It’s great to have a book tailored to the subject of fashion illustration. Hats off to Julia for bringing together a collection of artists who take the time out to do what they do best and are willing to share their knowledge with others. Reading this inspired me to try new techniques and keep pushing my art. Honestly, I’ve never liked painting my fashion illustrations because there’s no Edit > Undo button. Sometimes I say to myself, “It’s so hard to correct mistakes when you paint so why bother.” I know it’s not true, but it gives me an excuse to keep doing what I’ve been doing and not take the chance of ruining a good line illustration.
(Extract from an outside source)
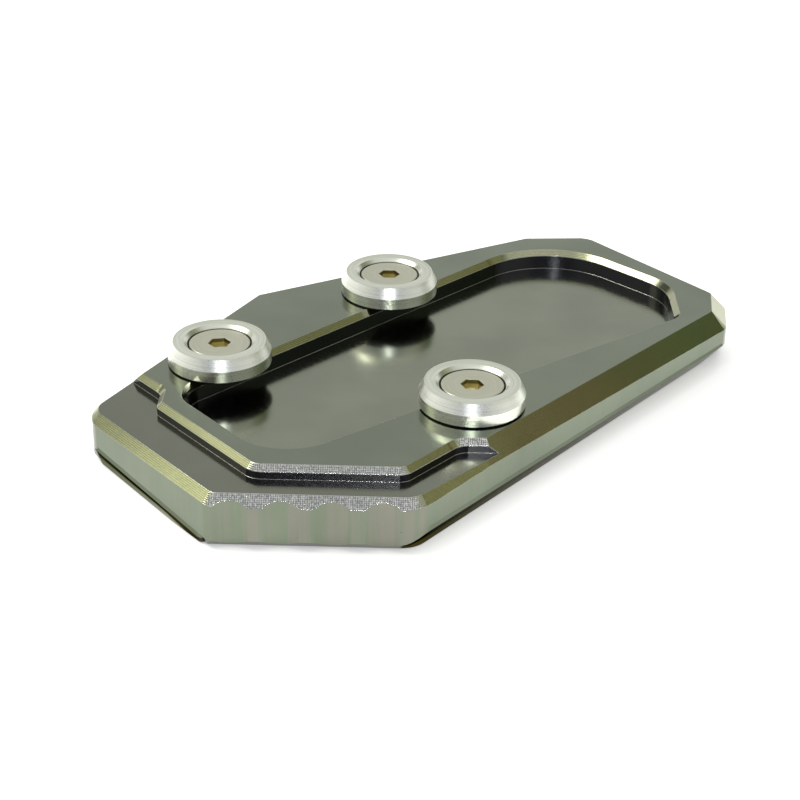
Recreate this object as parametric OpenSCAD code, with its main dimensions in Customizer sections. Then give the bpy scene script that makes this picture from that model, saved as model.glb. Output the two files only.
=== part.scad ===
// Foot enlarger for a motorbike side stand.
// A thick metal foot plate takes the end of the stand in a shallow pocket, and three
// countersunk washers, each pulled down by its own screw, clamp over the edge of the stand.
//
// Every side of the plate and of its pocket is written as the direction in which the side
// faces, in degrees from +X, and its reach, the distance from the drawing point to the side.

/* [Pocket for the stand] */
// Depth of the pocket
pocket_depth = 4.16; // [2:0.02:6]
// Chamfer on the pocket's rim
pocket_chamfer = 1.13; // [0.3:0.01:1.5]
// Reach of the pocket's near wall
pocket_near_reach = 4; // [2:0.1:8]
// Direction of the pocket's near wall
pocket_near_dir = 308.6; // [306:0.1:311]
// Reach of the pocket's right end wall
pocket_right_reach = 57.3; // [50:0.1:66]
// Reach of the pocket's far wall
pocket_far_reach = 80.2; // [74:0.1:88]
// Direction of the pocket's far wall
pocket_far_dir = 46.1; // [44:0.1:48]
// Reach of the pocket's long left wall
pocket_left_reach = 31.9; // [28:0.1:36]
// Direction of the pocket's long left wall
pocket_left_dir = 136.5; // [134:0.1:139]
// Reach of the pocket's end wall behind the left front side
pocket_end_reach = 31.3; // [27:0.1:36]
// Corner radius between the far and the right wall
pocket_right_r = 12; // [4:0.1:14]
// Corner radius between the left and the far wall
pocket_far_r = 17.7; // [8:0.1:20]
// Corner radius between the right and the near wall
pocket_near_r = 4; // [2:0.1:8]
// Corner radius between the near and the end wall
pocket_front_r = 10.6; // [4:0.1:12]
// Corner radius between the end and the left wall
pocket_tip_r = 6.2; // [3:0.1:8]

/* [Foot plate] */
// Thickness of the plate
plate_t = 13; // [11:0.5:18]
// Width of metal from the pocket to the back left side, where it is least
back_left_rim = 14.5; // [12:0.1:18]
// Direction of the back left side
back_left_dir = 152.6; // [150:0.1:155]
// Width of metal from the pocket to the back side, where it is least
back_rim = 9.7; // [7:0.1:12]
// Direction of the back side
back_dir = 120.4; // [118:0.1:123]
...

I was encouraged by the opening tutorial by Maryanne Oliver. She explained how to build your painting in layers so you get the look you want, and easy ways to make adjustments if you don’t get the desired effect. Not only did she break down the type of pens and brushes she uses, she also gave inspirational creative advice like, “Remember, don’t be afraid of making mistakes! There are no mistakes in art!”
Overall, Fashion Illustration Exposed provided plenty of great examples by each illustrator, to show their creative process, and techniques they use. I think students will really appreciate that featured illustrators such as Jennifer Lilya, who does this full time for a living, shares the fact she uses a Tom Lynch palette, for example, and considers it one her best investments. Because of the amount of choices we have when buying supplies, getting profession recommendations like that makes the process a lot easier. In addition, this book captures the feeling of being back in the studio; and walking around getting insights and picking the brain of fellow illustrators, to learn and get inspiration for you your own work.
See more preview shots here at http://issuu.com/fashionarium/docs/fashion-illustration-exposed
The book ends appropriately enough by providing examples of the new styles and media used in fashion illustration with profiles of David Delin and Phoks, two designers who mix photography, illustration, and graphic design to create their pieces. Phoks, for example, finds a bunch of magazine pictures, pulls certain objects and details from them, then reconstructs his own design using Photoshop. He uses Photoshop filters to give the pieces an illustration-like look. Really cool!
This book is a must have if you are a fashion illustrator or designer. Julia has created a quality and insightful reference book for the the fashion illustration community.
Her passion, curiosity, and desire to learn from others definitely comes through in this book. I would love to see more from her, maybe an updated edition with even more interviews and profiles!